Difficult Dialogues Salon: Feb 26

Difficult Dialogues Salon: Feb 26

with Stephanie Troutman & Debi Chess Mabie

Tuesday, Feb 26, 5:30-7:30pm

Kore Press Institute / 325 W 2nd St, Room 201, Tucson 85705 in the Dunbar Pavilion

$5 donation at the door, no one turned away for lack of funds. It’s a potluck! Bring food or drink to share.

Kore is in room 201 at the top of the stairs. Enter through the double doors on the ground floor in the east end of the building, under the Dunbar Barber Academy sign. Parking is free on the street.

Join us in community with food and a conversation with Dr Stephanie Troutman and Debi Chess Mabie about Difficult Dialogues. Difficult dialogues go beyond mere discussion of controversial issues and politically charged topics—-and necessarily so. Why? Because discussions of difference tend to have as their end goal a civilized exchange that often results in a renewed production or continuation of the status quo. Difficult dialogues go deeper and focus on the messiness and limits of of change agency, personal perspectives and divergent social and cultural views. DDs aim to ethically address justice through action, critique, calling out and calling in with hopes for radical reimagining and possibilities for transformation.
Further, difficult dialogues seek to enable truth-telling about the difficult labor (emotional and material) at the center of social justice-oriented community partnerships and engagements.

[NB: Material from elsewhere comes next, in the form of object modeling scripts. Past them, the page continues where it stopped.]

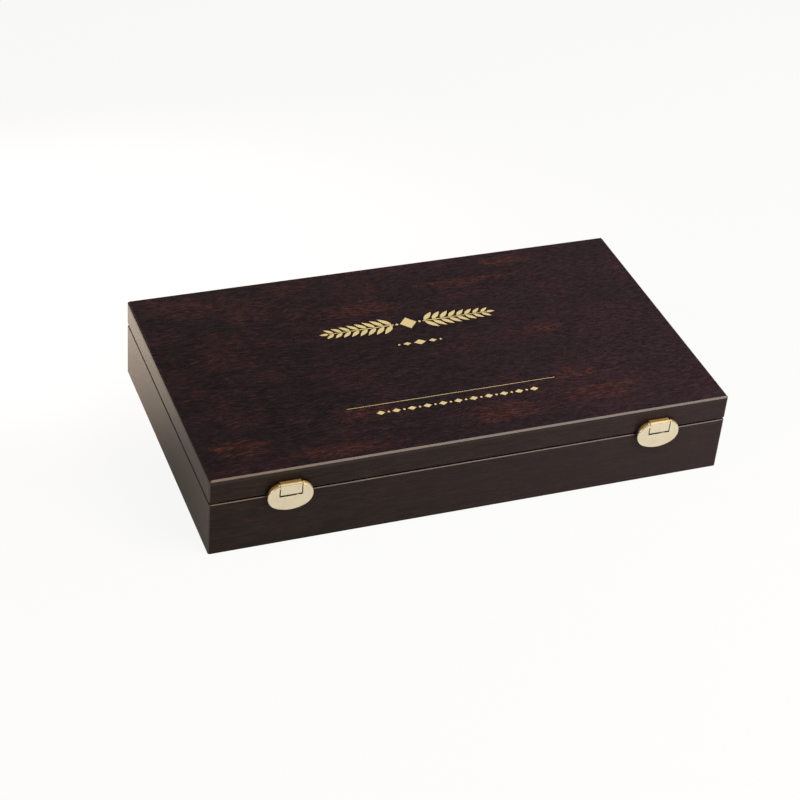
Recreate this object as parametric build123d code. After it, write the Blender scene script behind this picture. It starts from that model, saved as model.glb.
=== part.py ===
from build123d import *
from math import cos, radians, sin, tan
import os

# Wooden presentation case for watercolour pencils, in millimetres.
# X runs along the front, the front faces -Y, and Z is up. The origin is the
# middle of the underside of the base.

# Case
case_width = 405.0
case_depth = 232.0
case_height = 66.0
wall = 8.0
corner_radius = 1.6
base_height = 44.55
parting_gap = 0.85
floor_thickness = 4.0
floor_rabbet = 4.0
top_thickness = 4.0
top_chamfer = 1.2
lid_rim_chamfer = 1.2
base_rim_chamfer = 0.5

# Rear hinges and the bevels that stop the lid
lid_opening = 105.0
hinge_offset = 120.0
hinge_length = 30.0
barrel_radius = 2.0
barrel_relief = 0.2
hinge_pin_radius = 0.9
hinge_pin_clearance = 0.05
knuckle_count = 3
knuckle_clearance = 0.1
leaf_width = 5.3
leaf_thickness = 0.8
leaf_gap = 0.1
mortise_clearance = 0.05
bevel_clearance = 0.15

# Brass latches: a strap bent over the pin, an oval lever and a keeper. Their heights
# are given above or below the base's rim.
latch_offset = 144.2
latch_centre_rise = 0.5
lever_half_width = 17.3
lever_half_height = 12.3
lever_end_radius = 10.6
lever_stand = 5.3
lever_back_stand = 3.2
lever_thickness = 0.9
lever_rim_width = 1.5
lever_edge_chamfer = 1.2
notch_width = 17.4
notch_floor_rise = 1.35
ear_lobe_radius = 1.5
strap_width = 15.8
strap_thickness = 0.75
strap_top_rise = 11.95
strap_bottom_rise = 3.45
tab_bottom_rise = 2.65
wing_width = 26.0
wing_height = 4.0
wing_corner_radius = 1.5
latch_pin_radius = 1.0
latch_pin_clearance = 0.05
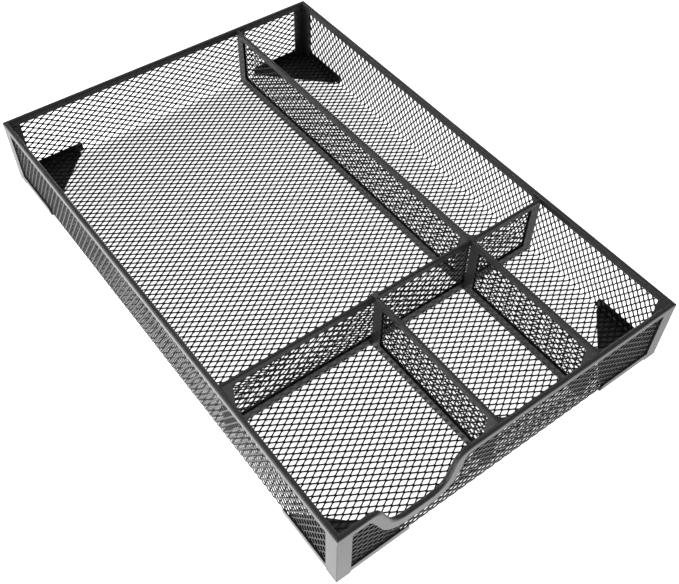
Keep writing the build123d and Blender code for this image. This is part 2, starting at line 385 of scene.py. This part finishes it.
def bond_and_strands(strand):
    width = strand["width"]
    tilt = math.radians(strand["tilt"])
    bpy.ops.object.select_all(action="DESELECT")
    bpy.ops.mesh.primitive_cube_add(size=1)
    unit = bpy.context.object
    edit(unit)
    bpy.ops.transform.resize(
        value=(BOND_LENGTH, 2 * width, strand["thickness"]), center_override=(0, 0, 0)
    )
    bpy.ops.mesh.bisect(plane_co=(0, 0, 0), plane_no=(0, 1, 0))
    bpy.ops.mesh.select_all(action="SELECT")
    turn(strand["tilt"], "X")
    for side in (-1, 1):
        pick_faces(unit, lambda middle, normal: normal.x * side > SQUARE_ON and middle.y > 0)
        climb = (
            side * (LONG_WAY / 2 - BOND_LENGTH),
            SHORT_WAY / 2 - width * math.cos(tilt),
            -width * math.sin(tilt),
        )
        bpy.ops.mesh.extrude_region_move(TRANSFORM_OT_translate={"value": climb})
        bpy.ops.mesh.delete(type="FACE")
        pick_faces(unit, lambda middle, normal: normal.x * side > SQUARE_ON and middle.y < 0)
        bpy.ops.mesh.delete(type="FACE")
    leave()
    return unit


for strand in (BASKET_STRAND, PANEL_STRAND):
    trial = bond_and_strands(strand)
    print("repeat:", triangles(trial), "triangles, depth", round(mesh_depth(strand) / MM, 2), "mm")
    bpy.data.objects.remove(trial)

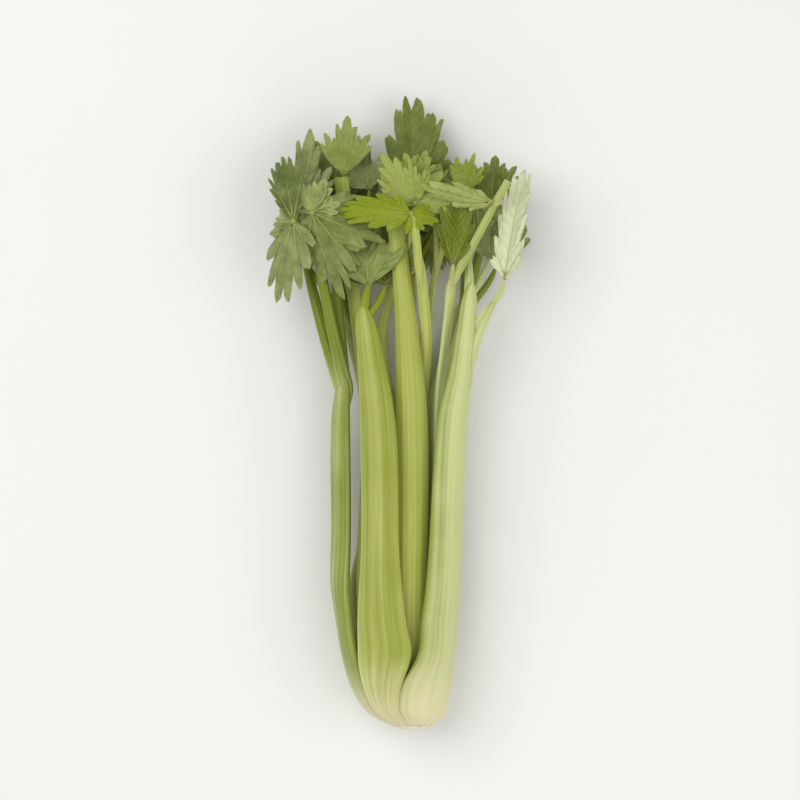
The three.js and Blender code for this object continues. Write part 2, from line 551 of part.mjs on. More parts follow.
// A leaflet: one thin blade, split into the same triangles on both faces. Its places are the root,
// the rim from one side to the other, and a ring inside from that side back, with a place behind each
// sinus and, in lobes with three teeth, behind each middle tooth.
function leaflet(at, row) {
  const leaf = leafFrame(at, row);
  const cut = CUTS[row[6]];
  const rim = leafRim(cut, row[7], row[0] + leaf.length);
  const inner = rim
    .filter((_, k) => k % Math.max(cut.teeth, 2) === 0)
    .map(([angle, reach]) => [angle, Math.min(0.6 * reach, INNER_REACH)])
    .reverse();
  const places = [[0, 0], ...rim, ...inner];
  const upper = [];
  const lower = [];
  for (const [angle, share] of places) {
    const middle = leafPoint(leaf, angle, share * leaf.length);
    const half = leafNormal(leaf, angle, share * leaf.length).multiplyScalar(BLADE / 2);
    upper.push(middle.clone().add(half));
    lower.push(middle.clone().sub(half));
  }
  const count = rim.length + inner.length;
  const sheet = ladder(count, rim.length - 1).map((triangle) => triangle.map((i) => i + 1));
  for (let i = count; i > rim.length + 1; i--) sheet.push([0, i, i - 1]);
  const border = [0, count, ...rim.map((_, i) => i + 1), rim.length + 1];
  const below = places.length;
  const faces = sheet.flatMap(([a, b, c]) => [a, b, c, below + a, below + c, below + b]);
  border.forEach((a, i) => {
    const b = border[(i + 1) % border.length];
    faces.push(a, below + a, below + b, a, below + b, b);
  });
  const geometry = new THREE.BufferGeometry();
  const positions = [...upper, ...lower].flatMap((p) => [p.x, p.y, p.z]);
  geometry.setAttribute("position", new THREE.Float32BufferAttribute(positions, 3));
  geometry.setIndex(faces);
  return solid(geometry);
}

function leafGroup({ at, leaflets }) {
  const blades = leaflets.map((row) => leaflet(at, row));
  if (blades.length === 1) return blades[0];
  return fuse([solid(new THREE.IcosahedronGeometry(NECK, 0).translate(...at)), ...blades]);
}

// The largest body of a solid, without the scraps that a cut can leave
function largest(made) {
  return made.decompose().reduce((best, body) => (body.volume() > best.volume() ? body : best));
}

// The butt: a squat cone whose lower end is the cut face
function butt() {
  const profile = [
    [0, 0], [8, 0.6], [11.4, 2.4], [12, 6], [10.2, 9.4], [9.9, 13.4], [6.2, 16], [4.2, 24], [0, 29],
  ];
  const points = profile.map(([radius, y]) => new THREE.Vector2(radius, y));
  const geometry = new THREE.LatheGeometry(points, 20);
  const position = geometry.getAttribute("position");
  for (let i = 0; i < position.count; i++) {
    const y = position.getY(i);
    position.setX(i, position.getX(i) + along(AXIS_X, y));
    position.setZ(i, position.getZ(i) + along(AXIS_Z, y));
  }
  return solid(geometry);
}

function mesh(name, made, finish) {
  const { vertProperties, triVerts, numProp } = made.getMesh();
  const positions = new Float32Array(vertProperties.length);
  positions.set(vertProperties);
  if (numProp !== 3) throw new Error(`${name} has more than a place for each vertex`);
  const geometry = new THREE.BufferGeometry();
  geometry.setAttribute("position", new THREE.BufferAttribute(positions, 3));
  geometry.setIndex(new THREE.BufferAttribute(triVerts.slice(), 1));
  geometry.computeVertexNormals();
  const result = new THREE.Mesh(geometry, new THREE.MeshStandardMaterial(finish));
  result.name = name;
  return result;
}

const celery = new THREE.Group();
celery.position.set(-MIDDLE_X, -MIDDLE_Y, 0);
celery.add(mesh("butt", butt(), BUTT_CREAM));
for (const stalk of STALKS) {
  const finish = stalk.ring === "heart" ? HEART_GREEN : STALK_GREEN;
  celery.add(mesh(stalk.name, stalkSolid(stalk), finish));
}
const clearOfStalks = fuse(STALKS.map((stalk) => stalkSolid(stalk, GAP)));
for (const group of LEAVES) {
  celery.add(mesh(group.name, largest(leafGroup(group).subtract(clearOfStalks)), LEAF_GREEN));
}

export default celery;
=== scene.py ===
"""A head of celery that lies on a table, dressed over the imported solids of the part.

Every stalk, every leaf group and the butt is made again from the numbers that shaped its solid, finer and
with its own material. Metres: +Y runs along the head from the cut butt to the leaves, and +Z is up. In the
tables y counts from the cut end, x from a line along the head, and z from the table.
"""
import json
import math

import bmesh
import bpy
from bpy.props import FloatProperty, FloatVectorProperty, PointerProperty
from mathutils import Matrix, Vector, noise

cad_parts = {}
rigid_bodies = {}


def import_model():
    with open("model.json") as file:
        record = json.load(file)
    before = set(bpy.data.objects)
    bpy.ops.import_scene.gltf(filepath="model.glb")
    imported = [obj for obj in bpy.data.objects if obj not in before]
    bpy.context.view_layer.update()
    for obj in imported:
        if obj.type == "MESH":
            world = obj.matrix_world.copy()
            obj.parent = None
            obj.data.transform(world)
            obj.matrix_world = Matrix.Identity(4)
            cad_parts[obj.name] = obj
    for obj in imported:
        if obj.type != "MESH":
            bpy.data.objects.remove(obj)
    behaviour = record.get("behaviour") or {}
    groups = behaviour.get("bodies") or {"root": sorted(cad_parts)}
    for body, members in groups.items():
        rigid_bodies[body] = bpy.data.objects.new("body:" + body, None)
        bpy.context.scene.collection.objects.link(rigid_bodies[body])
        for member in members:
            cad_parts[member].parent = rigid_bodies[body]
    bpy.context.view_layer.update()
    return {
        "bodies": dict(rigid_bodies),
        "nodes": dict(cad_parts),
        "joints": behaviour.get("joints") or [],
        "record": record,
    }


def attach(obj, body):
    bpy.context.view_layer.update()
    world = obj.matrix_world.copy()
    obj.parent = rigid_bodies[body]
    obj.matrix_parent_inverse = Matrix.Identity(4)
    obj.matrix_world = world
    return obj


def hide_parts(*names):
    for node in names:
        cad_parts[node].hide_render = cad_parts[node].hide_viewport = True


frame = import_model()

bl_info = {
    "name": "Head of celery",
    "version": (1, 0, 0),
    "blender": (4, 5, 0),
    "location": "3D View > Sidebar > Celery",
    "description": "Ribbed leaf stalks, toothed leaves and a cut butt, over the solids of a head of celery",
    "category": "Add Mesh",
}

MIDDLE = Vector((-0.002, 0.175, 0.0))  # the middle of the head's foot, in the tables' own places

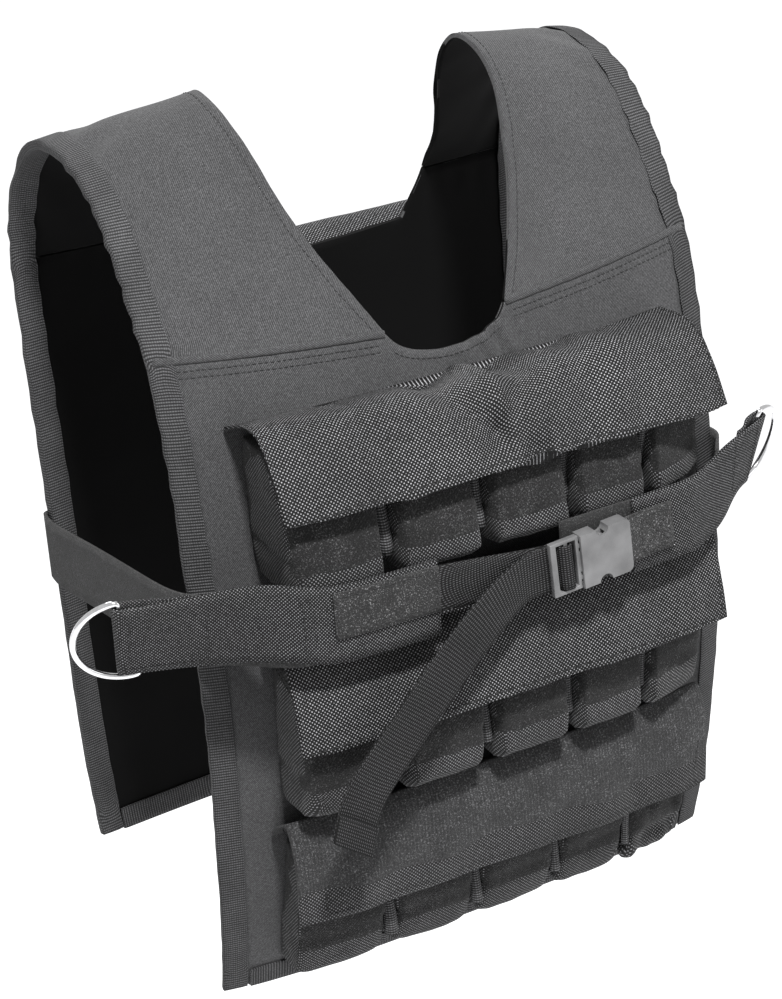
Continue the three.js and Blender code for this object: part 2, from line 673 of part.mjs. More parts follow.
// The strap's turn round the back panel's edge, as shares of its distance from that edge.
const WRAP_PATH = [
  { out: 1.0, back: -0.3 },
  { out: 0.88, back: 0.45 },
  { out: 0.5, back: 0.88 },
  { out: -0.3, back: 1.0 },
];

function sideStrap(sign, frontEnd, leave) {
  const reach = halfWidth + SIDE_STRAP_CLEAR - rowHalfWidth;
  const backDrop = BELT_DROP + SIDE_STRAP_SINK;
  const edge = panelPoint(1, halfWidth, backDrop);
  const onPouches = (x) => V(sign * x, beltLine(sign * x, sideLayer), beltZ);
  const path = [];
  for (const share of [0, 0.25, 0.5, 0.75]) {
    path.push(onPouches(THREE.MathUtils.lerp(frontEnd, leave, share)));
  }
  if (leave < rowHalfWidth) path.push(onPouches(leave));
  const points = [onPouches(rowHalfWidth)];
  for (const p of SIDE_PATH) {
    const y = THREE.MathUtils.lerp(points[0].y, edge.y, p.depth);
    points.push(V(sign * (rowHalfWidth + p.out * reach), y, beltZ - p.sink * SIDE_STRAP_SINK));
  }
  path.push(...smooth(points, SIDE_STRAP_STEPS));
  const away = CLOTH_GAP + TAPE_THICKNESS + 2 * BACKING_GAP + LAYER_GAP + WEBBING_THICKNESS / 2;
  for (const p of WRAP_PATH) {
    path.push(V(sign * (edge.x + p.out * away), edge.y + p.back * away, beltZ - SIDE_STRAP_SINK));
  }
  for (const share of [0.45, 0.75, 1]) {
    const at = panelPoint(1, halfWidth - share * SIDE_STRAP_LAP, backDrop);
    path.push(V(sign * at.x, at.y + away, beltZ - SIDE_STRAP_SINK));
  }
  return strip(upright(path), SIDE_STRAP_WIDTH, WEBBING_THICKNESS);
}

addPart('side_strap_left', sideStrap(-1, LEFT_STRAP_END, LEFT_RING_STRAP.leave), LOOP);
addPart('side_strap_right', sideStrap(1, RIGHT_STRAP_END, RIGHT_RING_STRAP.leave), LOOP);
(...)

Dr. Stephanie Troutman is a Black feminist scholar and first-generation college student. She is the Assistant Professor of Emerging Literacies in the Rhetoric, Composition and Teaching of English program in the English Department at the University of Arizona. She received a dual PhD in Curriculum & Instruction and Women’s Studies from the Pennsylvania State University in 2011. A former high school and middle grades public school teacher, Stephanie is a scholar-activist who has been recognized across a variety of community and campus spaces for her mentorship, student advocacy, and social justice leadership. Dr. Troutman is the Faculty Coordinator of Wildcat Writers and Director of the Southern Arizona Writing Project. Both of these programs are public engagement outreach projects between The University of Arizona English Department and Tucson schools. As a consultant, Dr. Troutman has provided professional development training in the areas of LGBTQIA+, social justice education, and racial literacy. Her research interests include literacies focused on social justice, feminist pedagogy, critical race theory, film studies schooling, identity/ies and education.

She is an editor for the groundbreaking new series Queering Teacher Education Across Contexts, (Peter Lange Publishing), co-author of the forthcoming book, Re-Imagining the Invisible Backpack: Narratives of Family Assets, Community Gifts, & Cultural Endowments (Lexington Press) and co-editor of Race & Ethnicity in US Television (ABC-CLIO/Greenwood Press.)


Debi Chess Mabie has over 25 years of nonprofit program development and leadership experience in a variety of sectors– including youth and community development, and arts-based economic development.In 2017, she resigned her position as the Executive Director of the Arts Foundation for Tucson and Southern Arizona (formerly Tucson Pima Arts Council) where she helped lead and shape the newly emerging conversation around the role of the arts–and funding for the arts– in economic development and city planning endeavors.

She is a Community Impact Fellow appointment by the University of Arizona School of Social and Behavioral Sciences, and has been working in that capacity at the Dunbar Pavilion: An African American Center for Art and Culture, to help build capacity and steward the organization into its next 100 years of cultural significance in Tucson and Southern Arizona.

She is the Board Chair and a founding member of the Tucson Black Film Club, and a board member of the Nonprofit Loan Fund, and TedExTucson, She is on the advisory committee of the Tucson Museum of Contemporary Art. Debi has a bachelor’s degree in social work from Wright State University and a master’s degree in urban planning and policy from the University of Illinois at Chicago.